Jesus cried out and said,
“Whoever believes in me believes not only in me
but also in the one who sent me,
and whoever sees me sees the one who sent me.
I came into the world as light,
so that everyone who believes in me might not remain in darkness.
And if anyone hears my words and does not observe them,
I do not condemn him,
for I did not come to condemn the world but to save the world.
Whoever rejects me and does not accept my words
has something to judge him: the word that I spoke,
it will condemn him on the last day,
because I did not speak on my own,
but the Father who sent me commanded me what to say and speak.
And I know that his commandment is eternal life.
So what I say, I say as the Father told me.”
12:44–50. With these verses St John brings to an end his account of our Lord’s public ministry. He brings together certain fundamental themes developed in previous chapters—the need for faith in Christ (v. 44); the Father and the Son are one yet distinct (v. 45); Jesus is Light and Life of the world (vv. 46, 50); men will be judged in accordance with whether they accept or reject the Son of God (vv. 47–49). The chapters which follow contain Jesus’ teaching to his Apostles at the Last Supper, and the accounts of the Passion and Resurrection.
12:45. Christ, the Word Incarnate, is one with the Father (cf. Jn 10:30): “he reflects the glory of God” (Heb 1:3); “he is the image of the invisible God” (Col 1:15). In John 14:9 Jesus expresses himself in almost the same words: “He who has seen me has seen the Father”. At the same time he speaks of his oneness with the Father, we are clearly shown the distinction of persons—the Father who sends, and the Son who is sent.
In Christ’s holy human nature his divinity is, as it were, hidden, that divinity which he possesses with the Father in the unity of the Holy Spirit (cf. Jn 14:7–11). In theology “circumincession” is the word usually used for the fact that, by virtue of the unity among the three Persons of the Blessed Trinity, “the Father is wholly in the Son and wholly in the Holy Spirit; the Son wholly in the Father and wholly in the Holy Spirit; the Holy Spirit wholly in the Father and wholly in the Son” (Council of Florence, Decree Pro Jacobitis, Dz-Sch, 1331).
12:47. Christ has come to save the world by offering himself in sacrifice for our sins and bringing us supernatural life (cf.
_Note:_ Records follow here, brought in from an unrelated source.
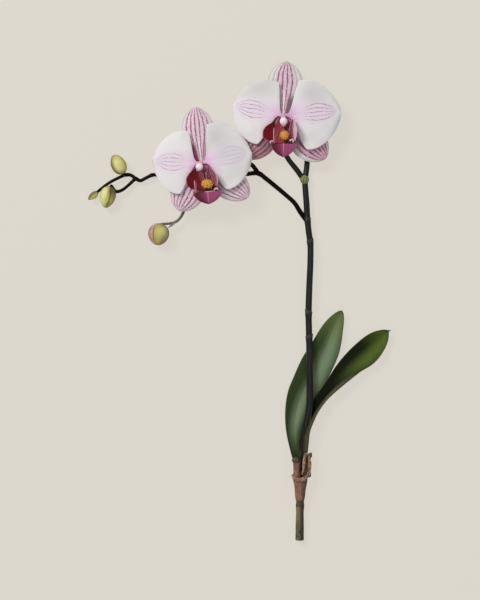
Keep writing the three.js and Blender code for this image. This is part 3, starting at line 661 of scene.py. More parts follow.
def stemFinish(name, look):
    # dark skin, paler along fine streaks, with soft pits, and a narrow waxy gloss
    paint = Paint(name, Roughness=0.38, **{"Specular IOR Level": look["gloss"]})
    s = paint.reading("along")
    streak = paint.grain(0.0016, paint.place((1, 0.12, 1)), 4)
    cloud = paint.grain(0.01, None, 3)
    colour = paint.blend(paint.ease(streak, 0.45, 0.75) * 0.4, shade(*look["body"]), shade(*look["light"]))
    # darker towards the foot; on the spike this is painted shade where it runs down among the leaves
    colour = paint.blend(paint.ease(s, 0.25, 0.0) * 0.8, colour, shade(*look["base"]))
    colour = paint.blend(paint.reading("joint") * 0.6, colour, shade(*[x * 0.55 for x in look["body"]]))
    speck = paint.ease(paint.grain(0.0009, None, 2), 0.66, 0.72)
    colour = paint.blend(speck * 0.2, colour, shade(*look["light"]))
    return paint.done(colour, cloud * 0.12 + 0.25, streak * 0.7 + cloud * 0.4, 0.00014)


def addStem(name, node, look, finish, count, sides=36):
    # a round stem that swells a little below each joint and pinches just above it
    s = np.linspace(0, 1, count)
    radius = drawn(look["radius"], s)
    length = np.linalg.norm(np.diff(routeThrough(look["route"], 80), axis=0), axis=1).sum()
    joint = np.zeros(count)
    for at in look["joints"]:
        swell, pinch = bell(s, at - 0.8 / length, 2.2 / length), bell(s, at + 1.2 / length, 0.8 / length)
        radius = radius + 0.28 * swell - 0.12 * pinch
        joint = np.maximum(joint, bell(s, at + 0.6 / length, 0.6 / length))
    uneven = lambda share, a: 1 + 0.02 * np.sin(3 * a + 9 * share) + 0.018 * np.sin(2 * a - 21 * share)
    grid, readings = stemGrid(routeThrough(look["route"], count), radius, sides, section=uneven)
    readings["joint"] = np.pad(joint, 6)[:, None]  # none on the rings of the two ends
    addPiece(name, (grid, readings), finish, node, "stem")


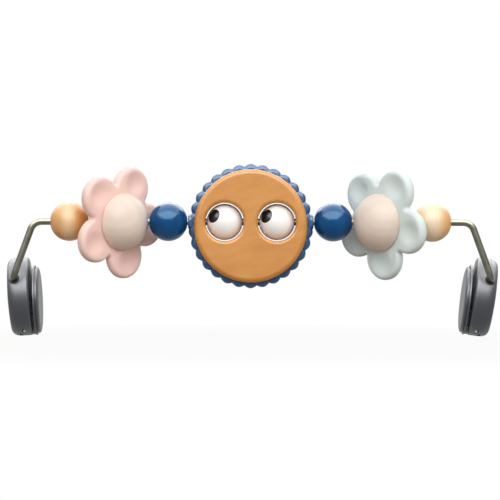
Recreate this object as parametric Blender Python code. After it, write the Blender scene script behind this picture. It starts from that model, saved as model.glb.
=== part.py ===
"""Bouncer toy bar: a bent wire with turning beads, flowers, a round face and two seat clips.

Metres, +Z up, +X to the right and -Y towards the viewer. The origin lies midway between the
two clips, at the height of their discs' centres.
"""

import math

import bmesh
import bpy
from mathutils import Matrix, Vector

# Clearances
GAP = 0.0003
BORE_CLEARANCE = 0.00045
OVERRUN = 0.004

# Bent wire
WIRE_DIAMETER = 0.0062
WIRE_CORNER_RADIUS = 0.0105
WIRE_LEG_SLANT = math.radians(20)
WIRE_SOCKET_DROP = 0.0515
WIRE_SOCKET_RADIUS = 0.0085
WIRE_END_PAST_MIDDLE = 0.0006
WIRE_SIDES = 12
WIRE_BEND_STEPS = 5
RETAINER_WIDTH = 0.0016
RETAINER_THICKNESS = 0.0016
RETAINER_INSET = 0.003

# Row of beads
ROW_SHIFT = -0.0015
ROW_END_ROOM = 0.0163
SMALL_BEAD_DIAMETER = 0.035
BEAD_SIDES = 24
BEAD_RINGS = 8

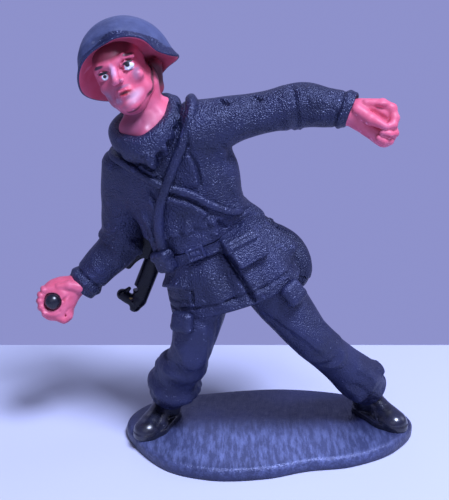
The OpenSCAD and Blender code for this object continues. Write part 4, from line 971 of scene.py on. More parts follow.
def dress_sleeves():
    right_sleeve.folds([
        ([0.46, 20, 0.45, 60, 0.42, 110], 0.22, 0.3, 0.25, 0.9, DOWN),
        ([0.55, 100, 0.58, 140, 0.62, 185], 0.4, 0.3, 0.25, 0.9, DOWN),
        ([0.50, 110, 0.53, 150, 0.56, 190], -0.35, 0.35),
        ([0.62, 165, 0.585, 150, 0.54, 120], 0.25, 0.3, 0.25, 0.8, UP),
        ([0.64, 60, 0.68, 100, 0.74, 140], 0.25, 0.35, 0.25, 1.0, DOWN),
        ([0.36, 60, 0.33, 100, 0.28, 145], 0.2, 0.35, 0.25, 1.1, DOWN),
        ([0.53, 335, 0.55, 0, 0.58, 25], 0.3, 0.35, 0.25, 0.8, DOWN),
        ([0.60, 340, 0.62, 5, 0.66, 25], 0.25, 0.3, 0.25, 0.8, DOWN),
        ([0.78, 20, 0.82, 70, 0.83, 115], 0.18, 0.35, 0.25, 1.1, DOWN),
        ([0.18, 80, 0.24, 110, 0.32, 120], 0.22, 0.6, 0.4),
        ([0.6, 230, 0.57, 265, 0.56, 300], 0.3, 0.35, 0.25, 1.0, DOWN),
        ([0.4, 220, 0.44, 260, 0.45, 310], 0.25, 0.35, 0.25, 1.0, DOWN),
    ])
    cuff_seam(right_sleeve, 0.905, -0.22, 0.25)
    cuff_seam(right_sleeve, 0.945, 0.16, 0.55)
    right_sleeve.rough(0.06, 0.4, 6)
    left_sleeve.folds([
        # two gashes on top, the fold round the elbow and a rubbed flat near the cuff
        ([0.17, 165, 0.20, 150, 0.24, 140], -0.7, 0.36, 0.3),
        ([0.185, 170, 0.215, 156, 0.25, 147], 0.22, 0.35, 0.3),
        ([0.345, 158, 0.375, 146, 0.41, 143], -0.65, 0.34, 0.3),
        ([0.35, 165, 0.38, 155, 0.42, 152], 0.2, 0.35, 0.3),
        ([0.515, 200, 0.525, 150, 0.52, 100, 0.50, 40, 0.49, 0], 0.26, 0.4, 0.25, 1.3, LEFT),
        ([0.555, 180, 0.565, 130, 0.56, 70, 0.55, 20], -0.28, 0.45, 0.2),
        ([0.57, 165, 0.60, 140, 0.66, 120], 0.15, 0.7, 0.3),
        ([0.30, 70, 0.38, 50, 0.46, 30], 0.28, 0.4, 0.25, 1.4, DOWN),
        ([0.14, 40, 0.24, 60, 0.34, 66], 0.25, 0.4, 0.25, 1.6, DOWN),
        ([0.52, 8, 0.56, -6, 0.60, 10], 0.35, 0.35, 0.3),
        ([0.62, 150, 0.68, 130, 0.74, 90], 0.2, 0.35, 0.25, 1.0, DOWN),
        ([0.75, 150, 0.78, 120, 0.80, 100], 0.22, 0.7, 0.4),
        ([0.70, 40, 0.76, 60, 0.84, 62], 0.2, 0.4, 0.25, 1.0, DOWN),
        ([0.5, 230, 0.53, 265, 0.54, 300], 0.3, 0.35, 0.25, 1.0, LEFT),
        ([0.3, 220, 0.34, 260, 0.36, 310], 0.25, 0.4, 0.25, 1.0, LEFT),
    ])
    cuff_seam(left_sleeve, 0.92, -0.16, 0.25)
    cuff_seam(left_sleeve, 0.955, 0.12, 0.5)
    left_sleeve.rough(0.07, 0.4, 7)


dress_sleeves()
meld(trunk, left_sleeve, 3.4, 1.0)
meld(trunk, right_sleeve, 2.6, 0.8)
grid = lip(trunk.grid(), 0, [(0.985, 0.22), (0.955, 0.26), (0.925, 0.1), (0.91, -0.5)])
add_loft("jacket_body", grid, ["jacket"], m_jacket)
for side, skin, slant in (("right", right_sleeve, 0.0), ("left", left_sleeve, 1.6)):
    grid = skin.grid()
    # the cuff is cut at a slant, shorter underneath
    end = smooth((skin.u - 0.72) / 0.28)[:, None]
    low = np.clip(0.35 - ((grid - skin.C[:, None]) @ UP) / SLEEVE_END, 0, 1)
    grid = grid - (slant * end * low)[..., None] * unit(skin.C[-1] - skin.C[-6])
    grid = lip(grid, -1, [(0.97, 0.15), (0.9, 0.2), (0.82, 0.08), (0.76, -0.3)])
    grid = lip(grid, 0, [(0.96, 0.35), (0.87, 0.85), (0.7, 1.3), (0.48, 1.62), (0.2, 1.8)])
    add_loft(side + "_arm_sleeve", grid, [side + "_sleeve"], m_jacket)

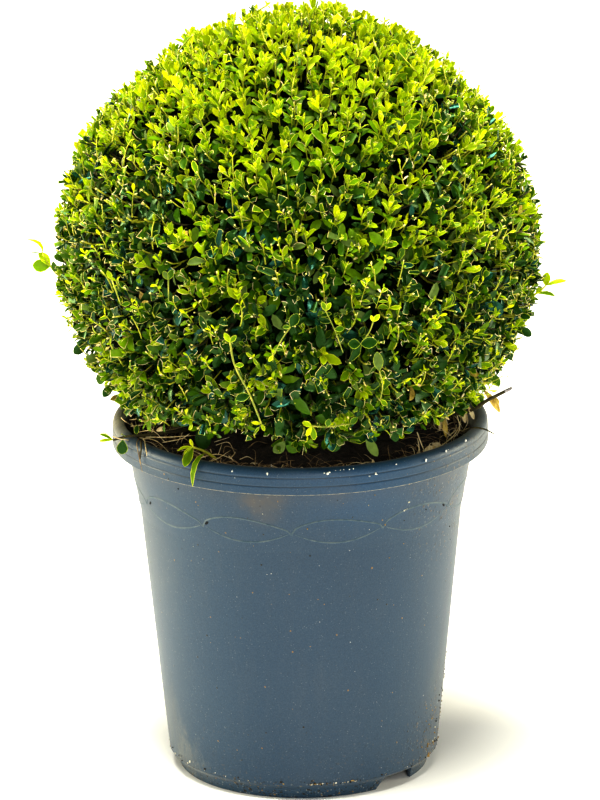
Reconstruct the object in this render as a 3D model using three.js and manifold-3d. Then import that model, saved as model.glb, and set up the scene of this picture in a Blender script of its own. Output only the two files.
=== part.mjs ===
// A box topiary ball in a nursery pot: a dense clipped ball of foliage on a short hidden stem, three stray
// shoots low down beside it, and the potting soil in a tapered plastic pot with a turned-over rim.
// Millimetres, +Z up. The origin is the middle of the pot's flat underside, and the front is towards -Y.
import * as THREE from "three";
import { mergeVertices } from "three/addons/utils/BufferGeometryUtils.js";
import Module from "manifold-3d";

const wasm = await Module();
wasm.setup();

// ---- driving dimensions ----
const clearance = 0.3; // between neighbouring solids
const crumb = 0.05; // the finest feature that a join or cut leaves
const segments = 48; // round the pot and the soil

const pot = {
  height: 281,
  wall: 2,
  floor: 2.2, // thickness
  footRadius: 96, // at the ground
  footHeight: 9,
  stepHeight: 13, // the wall starts here, above a step out from the foot
  stepRadius: 104.5,
  bandHeight: 208, // the wall flares above this height
  bandRadius: 124.3,
  neckHeight: 272, // the wall's top, inside the turned-over rim
  neckRadius: 136.5,
  rimRadius: 145.4,
  rimHeight: 261, // of the rim's lower edge
  panRadius: 62, // the flat middle of the floor that stands on the ground
  gutter: 11.5, // height of the raised ring of the floor round the pan
};

const soil = { level: 268, slope: -0.045, lump: 2.2, padRadius: 24 };

const stem = { height: 36, footRadius: 11, tipRadius: 7.5, flare: 6, lean: 0.05 };

const ball = {
  radius: 186,
  height: 416, // of its middle
  coreRadius: 166,
  underside: 298, // of the core's rim
  hollow: 20, // how far the core's underside domes up round the stem
  lowest: 286, // nothing of the ball hangs lower
  sprays: 104,
  lift: 0.4, // how much the twigs turn up from straight out, less towards the ball's foot
};

const leaf = { length: 33, width: 20, thickness: 1.1, widest: 0.58, fold: 0.16 };
const twig = { radius: 2.9, tipRadius: 0.5, sides: 3, sunk: 14, past: 7 };
const pairOpenings = [0.5, 0.95]; // how far each pair of leaves opens from its twig, in radians
const channels = { around: 1, lift: 2, turn: 4, length: 5, reach: 17 }; // of the seeded numbers

// ---- small helpers ----
const goldenAngle = Math.PI * (3 - Math.sqrt(5));
const up = new THREE.Vector3(0, 0, 1);
const vec = (x, y, z) => new THREE.Vector3(x, y, z);

// A point by its angle from the front, positive to the right, its distance from the axis and its height.
function fromFront(degrees, radius, height) {
  const angle = THREE.MathUtils.degToRad(degrees);
  return vec(radius * Math.sin(angle), -radius * Math.cos(angle), height);
}

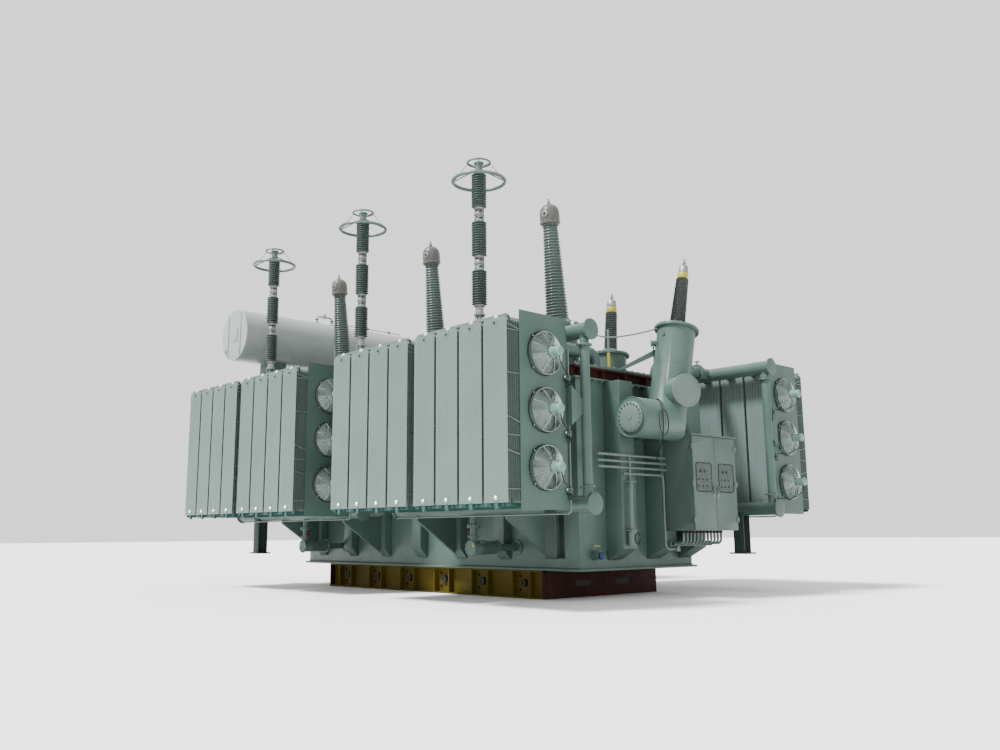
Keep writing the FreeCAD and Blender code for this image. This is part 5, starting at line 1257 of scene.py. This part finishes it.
def make_wall_pipes():
    """Clips on the wall conduits, and the standpipe's collars and hanging coil."""
    clips, collars, coil = Shape(), Shape(), Shape()
    for y in (-1.35, -0.75, -0.25, 0.2):
        for k in range(4 if y > -0.9 else 3):
            clips.torus((4.665, y, 2.48 - 0.106 * k), Y, 0.024, 0.005, 20, 6)
    for z in (1.215, 1.9):
        collars.lathe([(0.04, 0), (0.056, 0.002), (0.056, 0.022), (0.04, 0.024)],
                      (STANDPIPE_X, STANDPIPE_Y, z), UP, 24)
    collars.lathe([(0.04, 0), (0.066, 0), (0.067, 0.01), (0.066, 0.02), (0.04, 0.02)],
                  (STANDPIPE_X, STANDPIPE_Y, 0.93), UP, 24)
    loop = []
    for k in range(17):
        t = 0.6 + 5.4 * k / 16
        loop.append((4.79, -0.69 + 0.07 * math.cos(t), 1.05 + 0.09 * math.sin(t) + 0.01 * math.cos(2 * t)))
    coil.tube(smooth_line(loop, 2), 0.011, 8)
    place("wall_conduit_clips", clips, FIN_PAINT)
    place("standpipe_collars", collars, FIN_PAINT)
    place("standpipe_coil", coil, BLACK)


make_radiators()
make_tie_bars()
make_headers()
make_pumps()
make_fans()
make_bushings()
make_arresters()
make_turret()
make_tank()
make_skid()
make_conservator()
make_cabinet()
make_wall_pipes()

# ---- CAD nodes that keep their shape --------------------------------------------------------------
REFINED = (
    ("skid_side_beams", YELLOW, "skid_yellow", 0.005), ("skid_cross_beams", OXIDE, "red_oxide", 0.005),
    ("tank_floor", PAINT, "tank_paint", 0.005), ("tank_body", PAINT, "tank_paint", 0.005),
    ("tank_cover", PAINT, "tank_paint", 0.006), ("tank_stiffeners", PAINT, "tank_paint", 0.014),
    ("cover_rim", OXIDE, "red_oxide", 0.003), ("cabinet_body", CABINET, "tank_paint", 0.004),
    ("bank_legs", LEG, "leg_paint", 0.004), ("header_brackets", PAINT, "tank_paint", 0.005),
    ("arrester_stands", PAINT, "tank_paint", 0.008), ("conservator_beam", PAINT, "tank_paint", 0.01),
    ("conservator_saddles", PAINT, "tank_paint", 0.006), ("conservator_brackets", PAINT, "tank_paint", 0.01),
    ("conduit_tray", PAINT, "tank_paint", 0.004), ("fan_panel_brackets", PAINT, "tank_paint", 0.002),
    ("end_turret", PAINT, "tank_paint", 0.006), ("hv_turrets", PAINT, "tank_paint", 0.004),
    ("mv_turrets", PAINT, "tank_paint", 0.004), ("top_headers", PAINT, "tank_paint", 0.004),
    ("bottom_headers", PAINT, "tank_paint", 0.004), ("oil_pipes", PAINT, "tank_paint", 0.004),
    ("header_link_pipes", PAINT, "tank_paint", 0.004))
for node, material, slot, width in REFINED:
    refined(node, material, width)

KEPT = {"fan_leads": BLACK, "cabinet_conduits": FIN_PAINT, "wall_conduits": FIN_PAINT,
        "wall_standpipe": FIN_PAINT,
        "conservator_pipes": CONSERVATOR, "radiator_necks": FIN_PAINT}
for name, obj in NODES.items():
    if not obj.hide_render:
        obj.data.materials.clear()
        obj.data.materials.append(KEPT.get(name, PAINT))


# ---- floor and light ----------------------------------------------------------------------------
def make_stage():
    """Pale floor, white sky, one strong sun and a weak one."""
    mesh = bpy.data.meshes.new("floor")
    s = 150.0
    mesh.from_pydata([(-s, -s, 0), (s, -s, 0), (s, s, 0), (-s, s, 0)], [], [(0, 1, 2, 3)])
    mesh.materials.append(surface("floor_pale", (0.80, 0.80, 0.79), 0.9, vary=0.01, bump=0.0,
                                  grime=(0.7, 0.7, 0.7)))
    floor = bpy.data.objects.new("floor", mesh)
    bpy.context.scene.collection.objects.link(floor)
    world = bpy.data.worlds.new("sky")
    world.use_nodes = True
    sky = world.node_tree.nodes["Background"]
    sky.inputs["Color"].default_value = (1.0, 1.0, 1.0, 1)
    sky.inputs["Strength"].default_value = 1.45
    bpy.context.scene.world = world
    for name, toward, energy, angle in (("key", (0.18, 0.57, -0.80), 10.0, 12),
                                        ("fill", (-0.7, 0.5, -0.45), 0.4, 40)):
        data = bpy.data.lights.new(name, "SUN")
        data.energy = energy
        data.angle = math.radians(angle)
        light = bpy.data.objects.new(name, data)
        light.rotation_mode = "QUATERNION"
        light.rotation_quaternion = Vector(toward).to_track_quat("-Z", "Y")
        bpy.context.scene.collection.objects.link(light)


make_stage()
Jn 3:17). But he has also been made Judge of the living and the dead (cf. Acts 10:42): he passes sentence at the particular judgment which happens immediately after death, and at the end of the world, at his second coming or Parousia, at the universal judgment (cf. Jn 5:22; 8:15–16).
In today’s Gospel, Jesus makes it clear once again that he and the Father are one. God is not a force or an energy or a spiritual presence occupying the deep background of your life; he’s not something that you can tap into when you feel like it. Nor is God a distant supreme being who organized the universe long ago and now leaves it to its own devices.
Rather, God is the Lord. He is the commander, the ruler, the governor, the one who makes a demand and who then involves himself intimately in the affairs of the world.
More to it, this Lord is one. This is, as argued by Joseph Ratzinger (now Pope Emeritus Benedict XVI), a subversive statement, for it undermines anyone or anything else’s claim to be absolute. No country, no president, no prime minister, no culture, no book, no person or political party is absolute—only God. The unity of God, for Jews and Christians, is not simply a theoretical claim; it is an enormously important existential claim. Jesus and the Father are one God who is the Lord of all creation.
– Bishop Robert Barron
May the virtues of faith, hope, and love go with you today – DV.